Information shown:
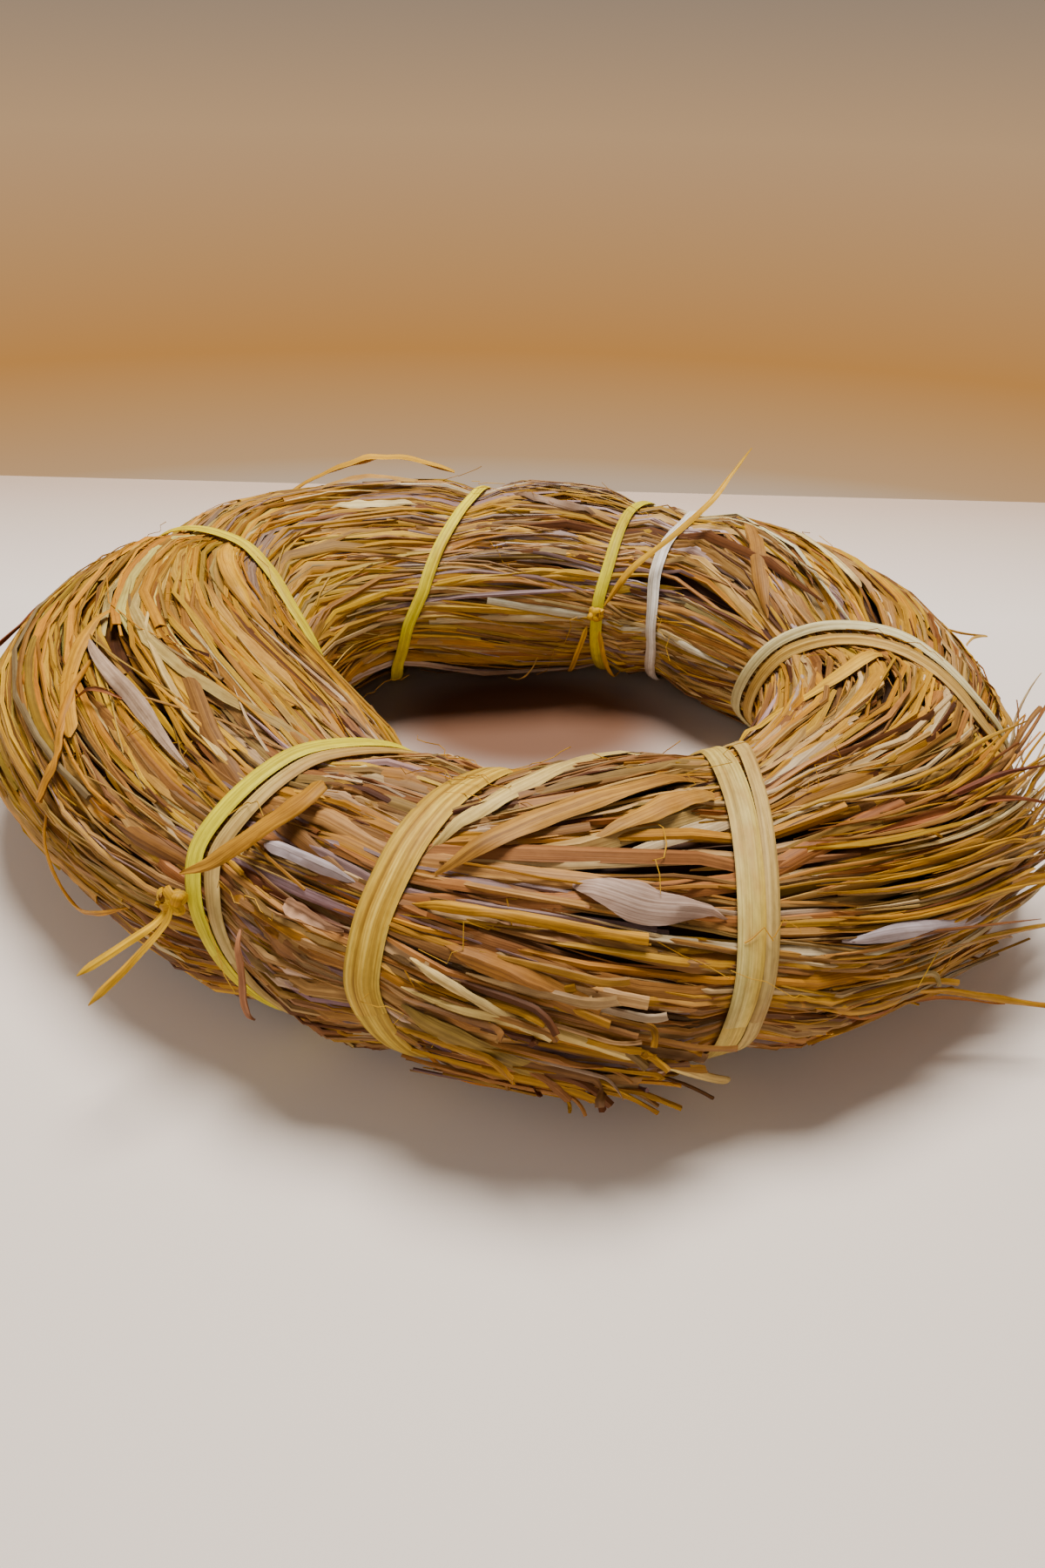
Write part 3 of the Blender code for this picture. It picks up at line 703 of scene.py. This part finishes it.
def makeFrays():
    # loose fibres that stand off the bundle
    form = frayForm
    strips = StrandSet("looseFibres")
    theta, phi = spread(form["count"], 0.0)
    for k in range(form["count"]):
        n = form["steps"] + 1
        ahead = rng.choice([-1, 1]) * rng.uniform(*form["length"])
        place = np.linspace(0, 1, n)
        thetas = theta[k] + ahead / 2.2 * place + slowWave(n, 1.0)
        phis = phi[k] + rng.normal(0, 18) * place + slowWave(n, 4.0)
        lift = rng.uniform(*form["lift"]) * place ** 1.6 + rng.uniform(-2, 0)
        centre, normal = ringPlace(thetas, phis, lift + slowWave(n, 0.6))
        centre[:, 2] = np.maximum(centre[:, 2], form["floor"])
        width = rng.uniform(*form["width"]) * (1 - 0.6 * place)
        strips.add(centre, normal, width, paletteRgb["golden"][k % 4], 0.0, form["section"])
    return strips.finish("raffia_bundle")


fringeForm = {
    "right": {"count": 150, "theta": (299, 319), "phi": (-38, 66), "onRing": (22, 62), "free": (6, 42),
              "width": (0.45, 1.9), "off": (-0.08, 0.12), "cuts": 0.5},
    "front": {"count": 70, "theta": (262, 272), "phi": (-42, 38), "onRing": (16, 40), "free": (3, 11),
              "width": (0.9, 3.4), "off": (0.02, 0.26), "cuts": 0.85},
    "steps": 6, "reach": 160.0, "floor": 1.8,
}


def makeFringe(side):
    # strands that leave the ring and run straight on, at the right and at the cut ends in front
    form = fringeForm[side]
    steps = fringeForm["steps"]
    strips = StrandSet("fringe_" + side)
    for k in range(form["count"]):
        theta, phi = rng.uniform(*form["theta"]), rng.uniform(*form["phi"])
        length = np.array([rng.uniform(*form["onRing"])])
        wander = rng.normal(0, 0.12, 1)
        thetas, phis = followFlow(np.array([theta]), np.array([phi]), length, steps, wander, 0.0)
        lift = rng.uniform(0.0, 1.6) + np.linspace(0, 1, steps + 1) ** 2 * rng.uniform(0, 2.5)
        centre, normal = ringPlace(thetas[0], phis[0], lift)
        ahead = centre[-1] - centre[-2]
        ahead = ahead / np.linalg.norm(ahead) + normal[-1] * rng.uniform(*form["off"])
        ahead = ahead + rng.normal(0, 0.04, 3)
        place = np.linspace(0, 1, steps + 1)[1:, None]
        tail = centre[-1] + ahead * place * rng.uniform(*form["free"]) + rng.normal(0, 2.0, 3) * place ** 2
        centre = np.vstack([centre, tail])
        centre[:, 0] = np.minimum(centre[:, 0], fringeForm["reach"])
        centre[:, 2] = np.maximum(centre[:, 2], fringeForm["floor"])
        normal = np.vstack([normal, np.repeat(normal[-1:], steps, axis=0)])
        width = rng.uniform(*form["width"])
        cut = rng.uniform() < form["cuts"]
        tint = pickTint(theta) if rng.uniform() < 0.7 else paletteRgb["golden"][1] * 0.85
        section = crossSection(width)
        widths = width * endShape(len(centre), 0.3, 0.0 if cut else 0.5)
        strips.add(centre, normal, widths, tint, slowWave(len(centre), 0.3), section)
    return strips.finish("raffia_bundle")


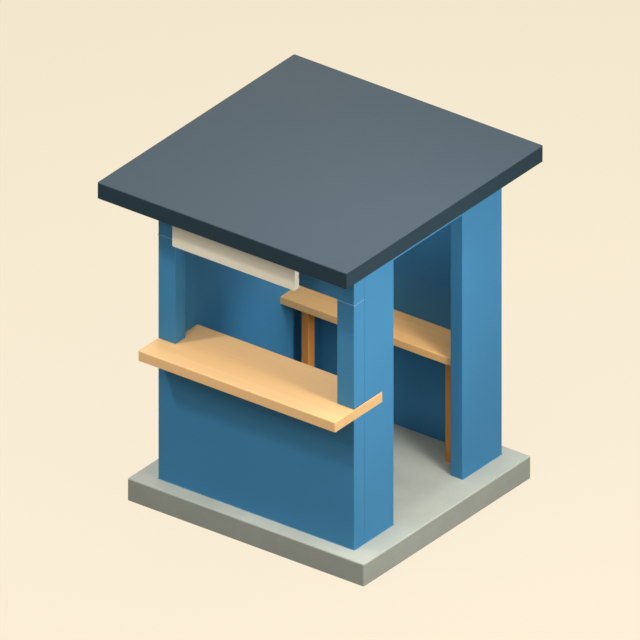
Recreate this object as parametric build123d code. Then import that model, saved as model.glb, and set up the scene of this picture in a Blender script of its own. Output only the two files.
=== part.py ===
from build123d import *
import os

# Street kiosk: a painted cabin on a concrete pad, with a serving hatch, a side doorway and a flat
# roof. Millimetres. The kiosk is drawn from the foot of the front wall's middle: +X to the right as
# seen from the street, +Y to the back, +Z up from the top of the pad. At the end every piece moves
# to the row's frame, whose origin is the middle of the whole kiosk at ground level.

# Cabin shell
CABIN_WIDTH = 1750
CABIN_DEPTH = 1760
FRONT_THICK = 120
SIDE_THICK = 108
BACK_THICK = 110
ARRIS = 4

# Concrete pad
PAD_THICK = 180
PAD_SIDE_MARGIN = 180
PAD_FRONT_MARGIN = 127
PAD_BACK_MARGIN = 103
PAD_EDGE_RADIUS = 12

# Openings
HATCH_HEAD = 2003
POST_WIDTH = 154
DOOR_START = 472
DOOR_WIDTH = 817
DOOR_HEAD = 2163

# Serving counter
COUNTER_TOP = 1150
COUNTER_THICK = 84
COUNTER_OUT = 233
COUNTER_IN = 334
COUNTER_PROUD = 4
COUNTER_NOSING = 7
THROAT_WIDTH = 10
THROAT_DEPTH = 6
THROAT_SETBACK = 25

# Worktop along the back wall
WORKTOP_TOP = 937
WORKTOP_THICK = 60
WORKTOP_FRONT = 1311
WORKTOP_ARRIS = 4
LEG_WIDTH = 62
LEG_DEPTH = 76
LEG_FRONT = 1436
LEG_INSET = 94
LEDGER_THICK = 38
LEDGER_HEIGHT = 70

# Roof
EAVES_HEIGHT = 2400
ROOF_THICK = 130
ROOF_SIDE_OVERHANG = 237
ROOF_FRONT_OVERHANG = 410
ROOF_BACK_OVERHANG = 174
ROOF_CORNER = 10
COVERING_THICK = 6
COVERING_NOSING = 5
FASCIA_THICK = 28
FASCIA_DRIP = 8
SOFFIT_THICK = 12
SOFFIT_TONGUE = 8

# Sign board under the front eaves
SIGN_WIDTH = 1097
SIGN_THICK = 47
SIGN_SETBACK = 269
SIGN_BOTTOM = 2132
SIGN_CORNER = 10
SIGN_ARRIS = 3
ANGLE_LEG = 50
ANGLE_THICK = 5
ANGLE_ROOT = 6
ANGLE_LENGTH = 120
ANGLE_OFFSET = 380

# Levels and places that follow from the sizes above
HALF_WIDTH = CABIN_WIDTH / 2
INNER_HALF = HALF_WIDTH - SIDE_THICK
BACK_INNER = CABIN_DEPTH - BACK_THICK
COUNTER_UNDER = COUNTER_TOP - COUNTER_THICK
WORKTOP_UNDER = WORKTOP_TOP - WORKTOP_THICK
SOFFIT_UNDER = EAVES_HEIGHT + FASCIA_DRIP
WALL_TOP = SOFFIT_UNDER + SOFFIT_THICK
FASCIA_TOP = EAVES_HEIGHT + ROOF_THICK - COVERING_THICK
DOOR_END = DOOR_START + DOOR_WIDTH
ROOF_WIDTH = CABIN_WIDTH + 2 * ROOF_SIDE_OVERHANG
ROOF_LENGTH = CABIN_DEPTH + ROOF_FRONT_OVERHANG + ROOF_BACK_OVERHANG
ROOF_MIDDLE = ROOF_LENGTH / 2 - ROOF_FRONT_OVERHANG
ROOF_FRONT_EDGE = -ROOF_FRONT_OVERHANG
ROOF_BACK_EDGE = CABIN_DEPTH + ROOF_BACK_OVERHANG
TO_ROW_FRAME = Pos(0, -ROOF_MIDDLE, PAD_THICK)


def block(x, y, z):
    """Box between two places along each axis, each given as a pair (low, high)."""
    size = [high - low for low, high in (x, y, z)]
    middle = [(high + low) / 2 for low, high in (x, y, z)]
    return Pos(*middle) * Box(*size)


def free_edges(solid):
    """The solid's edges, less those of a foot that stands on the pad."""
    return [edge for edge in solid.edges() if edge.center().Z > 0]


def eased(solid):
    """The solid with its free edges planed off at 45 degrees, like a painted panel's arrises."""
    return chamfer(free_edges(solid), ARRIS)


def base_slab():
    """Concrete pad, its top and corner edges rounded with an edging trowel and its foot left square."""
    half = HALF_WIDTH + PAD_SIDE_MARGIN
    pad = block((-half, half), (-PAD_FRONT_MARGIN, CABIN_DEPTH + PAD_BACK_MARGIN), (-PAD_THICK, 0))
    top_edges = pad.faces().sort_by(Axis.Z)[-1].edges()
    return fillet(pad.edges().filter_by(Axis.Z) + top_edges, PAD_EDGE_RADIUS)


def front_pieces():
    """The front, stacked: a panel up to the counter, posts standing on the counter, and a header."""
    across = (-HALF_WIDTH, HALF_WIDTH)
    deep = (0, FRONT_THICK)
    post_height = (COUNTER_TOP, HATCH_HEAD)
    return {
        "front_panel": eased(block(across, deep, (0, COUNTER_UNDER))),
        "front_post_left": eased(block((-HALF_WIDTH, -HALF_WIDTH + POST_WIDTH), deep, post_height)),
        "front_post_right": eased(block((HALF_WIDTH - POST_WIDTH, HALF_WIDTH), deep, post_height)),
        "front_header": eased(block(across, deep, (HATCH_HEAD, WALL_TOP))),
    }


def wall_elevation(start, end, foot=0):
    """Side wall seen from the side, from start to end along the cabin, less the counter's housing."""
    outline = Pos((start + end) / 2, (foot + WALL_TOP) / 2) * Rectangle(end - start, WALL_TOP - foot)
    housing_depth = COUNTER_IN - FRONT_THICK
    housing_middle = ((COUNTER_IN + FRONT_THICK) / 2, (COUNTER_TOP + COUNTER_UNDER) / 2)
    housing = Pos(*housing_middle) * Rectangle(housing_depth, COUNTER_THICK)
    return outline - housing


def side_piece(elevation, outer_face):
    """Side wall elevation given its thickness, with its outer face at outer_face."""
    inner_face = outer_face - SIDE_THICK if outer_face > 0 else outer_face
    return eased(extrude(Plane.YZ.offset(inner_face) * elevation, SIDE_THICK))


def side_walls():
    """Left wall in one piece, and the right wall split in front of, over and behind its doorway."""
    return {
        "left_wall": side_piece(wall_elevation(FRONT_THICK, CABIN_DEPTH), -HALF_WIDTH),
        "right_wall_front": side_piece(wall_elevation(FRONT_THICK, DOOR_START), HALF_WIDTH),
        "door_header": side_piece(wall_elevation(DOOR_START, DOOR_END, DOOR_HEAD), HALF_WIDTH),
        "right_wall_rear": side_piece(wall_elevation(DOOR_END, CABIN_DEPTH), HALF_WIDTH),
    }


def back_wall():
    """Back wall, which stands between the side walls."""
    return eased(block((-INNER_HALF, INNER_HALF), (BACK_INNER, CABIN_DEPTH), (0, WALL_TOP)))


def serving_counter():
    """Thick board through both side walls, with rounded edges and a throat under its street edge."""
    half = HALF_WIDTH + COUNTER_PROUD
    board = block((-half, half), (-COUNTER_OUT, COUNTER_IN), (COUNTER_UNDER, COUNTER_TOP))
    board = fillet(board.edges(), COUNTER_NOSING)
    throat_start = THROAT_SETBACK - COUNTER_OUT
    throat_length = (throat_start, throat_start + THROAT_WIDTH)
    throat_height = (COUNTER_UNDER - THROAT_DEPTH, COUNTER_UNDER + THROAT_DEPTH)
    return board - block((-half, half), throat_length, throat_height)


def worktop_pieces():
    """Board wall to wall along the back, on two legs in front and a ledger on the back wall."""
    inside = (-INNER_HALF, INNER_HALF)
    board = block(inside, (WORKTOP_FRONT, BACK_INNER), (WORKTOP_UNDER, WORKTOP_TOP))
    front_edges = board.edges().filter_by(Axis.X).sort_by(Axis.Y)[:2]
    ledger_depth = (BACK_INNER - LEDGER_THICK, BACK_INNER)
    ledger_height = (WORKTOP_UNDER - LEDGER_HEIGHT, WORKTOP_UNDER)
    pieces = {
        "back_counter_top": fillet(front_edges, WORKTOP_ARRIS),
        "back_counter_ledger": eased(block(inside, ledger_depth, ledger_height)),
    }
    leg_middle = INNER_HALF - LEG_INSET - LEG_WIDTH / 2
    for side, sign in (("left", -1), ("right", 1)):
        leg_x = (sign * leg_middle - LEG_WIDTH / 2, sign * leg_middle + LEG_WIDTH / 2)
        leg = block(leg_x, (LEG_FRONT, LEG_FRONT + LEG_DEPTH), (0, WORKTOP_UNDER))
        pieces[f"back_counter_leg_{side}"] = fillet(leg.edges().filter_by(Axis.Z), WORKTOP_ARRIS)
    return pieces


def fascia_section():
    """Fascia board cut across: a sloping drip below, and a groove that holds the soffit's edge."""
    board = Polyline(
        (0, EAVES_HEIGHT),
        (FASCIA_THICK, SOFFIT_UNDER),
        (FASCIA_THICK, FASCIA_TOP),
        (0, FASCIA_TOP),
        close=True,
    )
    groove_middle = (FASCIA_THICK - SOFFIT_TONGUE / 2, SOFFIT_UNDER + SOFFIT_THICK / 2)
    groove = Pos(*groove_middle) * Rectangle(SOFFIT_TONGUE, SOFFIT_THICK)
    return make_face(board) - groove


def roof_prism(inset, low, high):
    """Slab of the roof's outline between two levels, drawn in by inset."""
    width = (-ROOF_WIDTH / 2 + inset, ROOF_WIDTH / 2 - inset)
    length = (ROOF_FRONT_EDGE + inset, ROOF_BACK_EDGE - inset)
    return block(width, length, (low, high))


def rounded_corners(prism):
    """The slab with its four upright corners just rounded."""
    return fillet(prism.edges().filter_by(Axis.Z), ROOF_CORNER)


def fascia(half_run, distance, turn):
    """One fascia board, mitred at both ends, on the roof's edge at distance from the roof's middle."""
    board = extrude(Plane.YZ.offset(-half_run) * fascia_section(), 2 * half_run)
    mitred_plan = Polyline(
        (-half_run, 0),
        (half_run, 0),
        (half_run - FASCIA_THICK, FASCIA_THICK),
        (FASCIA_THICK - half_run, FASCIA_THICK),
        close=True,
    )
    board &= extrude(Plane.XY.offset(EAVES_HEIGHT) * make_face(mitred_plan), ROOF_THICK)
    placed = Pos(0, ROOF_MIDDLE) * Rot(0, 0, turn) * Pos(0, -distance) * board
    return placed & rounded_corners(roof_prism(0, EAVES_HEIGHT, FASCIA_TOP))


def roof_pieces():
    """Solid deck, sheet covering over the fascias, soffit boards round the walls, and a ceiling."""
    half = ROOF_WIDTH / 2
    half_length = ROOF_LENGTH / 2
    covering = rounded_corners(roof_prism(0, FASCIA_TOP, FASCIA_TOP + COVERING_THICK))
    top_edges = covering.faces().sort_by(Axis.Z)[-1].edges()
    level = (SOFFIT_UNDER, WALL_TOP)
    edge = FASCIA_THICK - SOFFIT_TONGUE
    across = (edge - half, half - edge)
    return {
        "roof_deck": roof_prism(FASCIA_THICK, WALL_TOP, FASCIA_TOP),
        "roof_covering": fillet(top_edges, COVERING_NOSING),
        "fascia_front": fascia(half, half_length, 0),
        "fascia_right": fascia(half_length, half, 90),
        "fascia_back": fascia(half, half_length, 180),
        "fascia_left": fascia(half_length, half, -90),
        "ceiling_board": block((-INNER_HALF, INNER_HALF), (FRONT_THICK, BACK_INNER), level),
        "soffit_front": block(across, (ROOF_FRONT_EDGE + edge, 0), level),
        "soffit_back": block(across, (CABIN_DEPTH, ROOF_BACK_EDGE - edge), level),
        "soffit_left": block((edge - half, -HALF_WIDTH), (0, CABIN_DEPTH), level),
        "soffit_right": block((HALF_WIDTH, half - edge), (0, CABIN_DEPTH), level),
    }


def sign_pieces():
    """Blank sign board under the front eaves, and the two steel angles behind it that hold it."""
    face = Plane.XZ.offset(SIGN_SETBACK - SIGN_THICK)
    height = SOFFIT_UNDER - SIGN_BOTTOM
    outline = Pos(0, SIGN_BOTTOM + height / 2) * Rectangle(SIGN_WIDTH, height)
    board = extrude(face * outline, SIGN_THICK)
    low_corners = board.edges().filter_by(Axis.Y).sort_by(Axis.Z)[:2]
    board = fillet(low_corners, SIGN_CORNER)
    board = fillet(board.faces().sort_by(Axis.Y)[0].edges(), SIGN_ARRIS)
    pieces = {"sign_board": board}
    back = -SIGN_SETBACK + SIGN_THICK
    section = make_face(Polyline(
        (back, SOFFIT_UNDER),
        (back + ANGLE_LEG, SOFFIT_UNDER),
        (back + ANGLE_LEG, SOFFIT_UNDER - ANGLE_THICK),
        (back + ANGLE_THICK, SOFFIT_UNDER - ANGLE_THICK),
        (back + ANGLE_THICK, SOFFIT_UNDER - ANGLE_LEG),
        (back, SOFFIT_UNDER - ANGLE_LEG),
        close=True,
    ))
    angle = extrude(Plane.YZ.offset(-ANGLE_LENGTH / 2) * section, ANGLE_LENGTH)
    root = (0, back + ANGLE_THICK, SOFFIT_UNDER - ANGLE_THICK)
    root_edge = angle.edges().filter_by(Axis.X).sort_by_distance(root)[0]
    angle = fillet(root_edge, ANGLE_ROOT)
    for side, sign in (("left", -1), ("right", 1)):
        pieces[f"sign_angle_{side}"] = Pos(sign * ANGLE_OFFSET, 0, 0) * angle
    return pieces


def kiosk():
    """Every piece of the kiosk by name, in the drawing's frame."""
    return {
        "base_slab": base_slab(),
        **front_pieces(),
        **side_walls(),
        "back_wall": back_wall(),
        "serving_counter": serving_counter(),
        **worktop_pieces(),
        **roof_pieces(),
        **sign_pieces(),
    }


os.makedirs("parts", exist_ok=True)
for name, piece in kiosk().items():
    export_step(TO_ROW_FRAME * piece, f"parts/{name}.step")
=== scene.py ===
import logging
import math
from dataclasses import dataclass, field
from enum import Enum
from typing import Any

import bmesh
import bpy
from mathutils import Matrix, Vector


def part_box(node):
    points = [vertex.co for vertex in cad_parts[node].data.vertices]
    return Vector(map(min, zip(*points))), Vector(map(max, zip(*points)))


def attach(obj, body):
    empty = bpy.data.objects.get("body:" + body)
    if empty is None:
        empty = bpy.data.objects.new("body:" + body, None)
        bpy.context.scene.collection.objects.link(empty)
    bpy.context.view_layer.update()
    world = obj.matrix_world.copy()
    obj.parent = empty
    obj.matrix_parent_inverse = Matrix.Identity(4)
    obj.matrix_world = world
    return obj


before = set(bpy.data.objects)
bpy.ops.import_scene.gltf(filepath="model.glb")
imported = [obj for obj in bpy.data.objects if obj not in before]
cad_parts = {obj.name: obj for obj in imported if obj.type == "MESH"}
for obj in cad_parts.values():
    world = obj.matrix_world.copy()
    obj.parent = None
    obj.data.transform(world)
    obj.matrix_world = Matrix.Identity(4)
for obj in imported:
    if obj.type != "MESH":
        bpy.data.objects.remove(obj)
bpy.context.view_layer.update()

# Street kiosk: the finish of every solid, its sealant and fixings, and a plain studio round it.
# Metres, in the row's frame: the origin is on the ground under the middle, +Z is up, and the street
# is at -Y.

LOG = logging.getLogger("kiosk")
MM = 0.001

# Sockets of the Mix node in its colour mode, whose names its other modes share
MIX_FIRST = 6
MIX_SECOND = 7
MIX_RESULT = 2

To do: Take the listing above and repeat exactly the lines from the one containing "Recreate this object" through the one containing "PAD_EDGE_RADIUS = 12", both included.

Task output:
Recreate this object as parametric build123d code. Then import that model, saved as model.glb, and set up the scene of this picture in a Blender script of its own. Output only the two files.
=== part.py ===
from build123d import *
import os

# Street kiosk: a painted cabin on a concrete pad, with a serving hatch, a side doorway and a flat
# roof. Millimetres. The kiosk is drawn from the foot of the front wall's middle: +X to the right as
# seen from the street, +Y to the back, +Z up from the top of the pad. At the end every piece moves
# to the row's frame, whose origin is the middle of the whole kiosk at ground level.

# Cabin shell
CABIN_WIDTH = 1750
CABIN_DEPTH = 1760
FRONT_THICK = 120
SIDE_THICK = 108
BACK_THICK = 110
ARRIS = 4

# Concrete pad
PAD_THICK = 180
PAD_SIDE_MARGIN = 180
PAD_FRONT_MARGIN = 127
PAD_BACK_MARGIN = 103
PAD_EDGE_RADIUS = 12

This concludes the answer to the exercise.